In meiner alten Klasse wurde ich immer nur verarscht und gemobbt. Das war keine besonders schöne Zeit für mich. Diese Zeit hat mich eines gelehrt - Ich musste vorsichtiger sein. Deshalb vertraute ich keinen meiner Mitschülern mehr. Anderen Menschen vertraute ich wesentlich schneller.
In der Pause kam Katha zu mir. Katha war ein wenig größer als ich. Sie hatte braune Augen und lange, zottelige schwarze Haare. Katha hatte einen Ring als Lippenpiercing und ein Augenbrauenpiercing. Sie trug immer auffällige Kleidung und sah auch so richtig gut aus. Katha war einfach hübsch, beliebt und klug. Sie hatte alles, was man sich nur wünschen konnte.
"Na Maus alles klar?", fragte sie micht grinsend. Sie fuhr mit ihrer hand lachend durch mein langes, blondes Haar. Mir kam das alles als provokant vor, also schlug ich ihre Hand weg. "Lass mich doch einmal in ruhe", zischte ich und lief weg.
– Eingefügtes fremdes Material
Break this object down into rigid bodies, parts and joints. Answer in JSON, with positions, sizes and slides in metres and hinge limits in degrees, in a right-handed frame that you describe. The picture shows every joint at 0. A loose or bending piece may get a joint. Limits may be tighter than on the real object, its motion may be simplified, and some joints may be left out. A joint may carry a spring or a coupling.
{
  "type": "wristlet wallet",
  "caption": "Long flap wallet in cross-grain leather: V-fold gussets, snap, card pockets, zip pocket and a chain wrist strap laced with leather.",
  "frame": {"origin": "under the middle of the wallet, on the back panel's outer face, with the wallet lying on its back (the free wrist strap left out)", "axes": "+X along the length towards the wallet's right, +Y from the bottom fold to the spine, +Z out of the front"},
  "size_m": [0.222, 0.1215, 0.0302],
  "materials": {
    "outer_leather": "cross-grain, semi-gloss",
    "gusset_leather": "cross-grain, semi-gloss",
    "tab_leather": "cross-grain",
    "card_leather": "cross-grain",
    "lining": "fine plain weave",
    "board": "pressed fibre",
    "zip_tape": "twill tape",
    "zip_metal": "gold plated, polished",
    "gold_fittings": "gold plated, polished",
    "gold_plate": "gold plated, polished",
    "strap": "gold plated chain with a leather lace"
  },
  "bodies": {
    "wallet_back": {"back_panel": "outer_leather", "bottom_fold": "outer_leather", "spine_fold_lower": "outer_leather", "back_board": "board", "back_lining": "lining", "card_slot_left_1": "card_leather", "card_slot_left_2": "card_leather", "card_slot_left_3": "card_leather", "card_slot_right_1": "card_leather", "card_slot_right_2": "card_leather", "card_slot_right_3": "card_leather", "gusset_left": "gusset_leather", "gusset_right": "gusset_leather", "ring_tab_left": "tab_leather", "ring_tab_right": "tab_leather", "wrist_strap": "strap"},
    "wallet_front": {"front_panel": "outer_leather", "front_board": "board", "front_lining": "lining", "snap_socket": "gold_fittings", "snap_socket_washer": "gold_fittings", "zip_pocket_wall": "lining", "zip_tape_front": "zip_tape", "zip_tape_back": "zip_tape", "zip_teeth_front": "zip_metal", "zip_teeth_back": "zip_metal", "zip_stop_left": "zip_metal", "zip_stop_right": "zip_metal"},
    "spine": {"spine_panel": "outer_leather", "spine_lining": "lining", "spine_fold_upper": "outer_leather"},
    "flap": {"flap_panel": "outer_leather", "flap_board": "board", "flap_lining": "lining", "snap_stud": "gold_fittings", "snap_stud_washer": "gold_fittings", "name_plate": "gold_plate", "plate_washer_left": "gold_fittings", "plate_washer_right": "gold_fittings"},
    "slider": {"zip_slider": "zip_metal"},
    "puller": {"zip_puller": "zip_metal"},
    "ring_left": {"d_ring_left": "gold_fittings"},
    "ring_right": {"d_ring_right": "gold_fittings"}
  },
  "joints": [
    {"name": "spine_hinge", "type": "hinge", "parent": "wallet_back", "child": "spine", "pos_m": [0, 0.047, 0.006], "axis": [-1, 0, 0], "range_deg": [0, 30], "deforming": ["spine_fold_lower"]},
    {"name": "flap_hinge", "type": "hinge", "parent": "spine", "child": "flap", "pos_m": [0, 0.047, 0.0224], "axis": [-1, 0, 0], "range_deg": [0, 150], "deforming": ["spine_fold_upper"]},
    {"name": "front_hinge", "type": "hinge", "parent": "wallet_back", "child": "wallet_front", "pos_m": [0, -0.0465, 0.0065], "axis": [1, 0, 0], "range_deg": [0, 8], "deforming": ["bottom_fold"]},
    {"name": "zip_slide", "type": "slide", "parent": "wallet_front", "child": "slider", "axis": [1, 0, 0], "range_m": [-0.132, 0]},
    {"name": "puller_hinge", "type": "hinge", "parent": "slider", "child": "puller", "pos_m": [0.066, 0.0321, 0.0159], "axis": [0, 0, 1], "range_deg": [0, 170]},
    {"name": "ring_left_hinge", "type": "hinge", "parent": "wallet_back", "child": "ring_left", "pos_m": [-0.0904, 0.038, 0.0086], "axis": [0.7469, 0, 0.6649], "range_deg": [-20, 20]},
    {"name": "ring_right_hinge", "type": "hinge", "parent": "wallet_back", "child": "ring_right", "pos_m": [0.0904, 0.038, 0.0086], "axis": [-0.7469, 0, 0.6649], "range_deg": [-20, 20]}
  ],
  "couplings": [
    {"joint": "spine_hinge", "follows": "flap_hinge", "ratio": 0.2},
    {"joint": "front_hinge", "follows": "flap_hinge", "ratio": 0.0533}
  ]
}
Doch Katha lief mir hinterher.
"Katha! Lass mich ein für alle mal in Ruhe!", zischte ich. Ich war wirklich wütend. Immer machten sie so etwas mit mir.
Katha vernahm die Rufe ihres Freundes und wendete sich ab. "Man sieht sich, maus!", grinste sie.

Als Katha endlich weg war, ging ich zur Toilette und schloss mich dort ein.